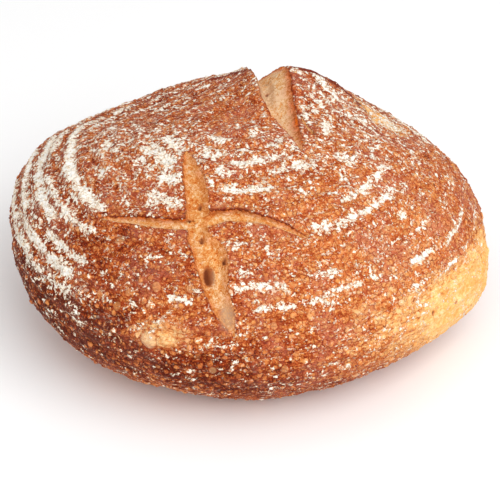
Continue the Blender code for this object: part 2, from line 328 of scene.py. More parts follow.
def slashPlace(points, path):  # how far inside, half width there, side (1 is left), step to the middle
    away = points[:, None, :] - path[None, :, :2]
    distance = np.hypot(away[..., 0], away[..., 1])
    half = path[:, 2] / 2
    nearest = np.argmax(half[None, :] - distance, axis=1)
    rows = np.arange(len(points))
    along = np.gradient(path[:, :2], axis=0)[nearest]
    offset = away[rows, nearest]
    side = np.sign(along[:, 0] * offset[:, 1] - along[:, 1] * offset[:, 0])
    return half[nearest] - distance[rows, nearest], half[nearest], side, offset


def smoothStep(value, low, high):
    share = np.clip((value - low) / (high - low), 0, 1)
    return share * share * (3 - 2 * share)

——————

- [WHAT IS EXPECTED] Repeat the material above in full, keeping every word.

- [CORRECT RESPONSE]
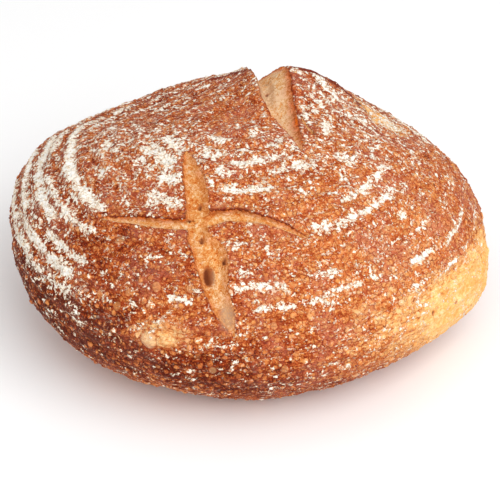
Continue the Blender code for this object: part 2, from line 328 of scene.py. More parts follow.
def slashPlace(points, path):  # how far inside, half width there, side (1 is left), step to the middle
    away = points[:, None, :] - path[None, :, :2]
    distance = np.hypot(away[..., 0], away[..., 1])
    half = path[:, 2] / 2
    nearest = np.argmax(half[None, :] - distance, axis=1)
    rows = np.arange(len(points))
    along = np.gradient(path[:, :2], axis=0)[nearest]
    offset = away[rows, nearest]
    side = np.sign(along[:, 0] * offset[:, 1] - along[:, 1] * offset[:, 0])
    return half[nearest] - distance[rows, nearest], half[nearest], side, offset


def smoothStep(value, low, high):
    share = np.clip((value - low) / (high - low), 0, 1)
    return share * share * (3 - 2 * share)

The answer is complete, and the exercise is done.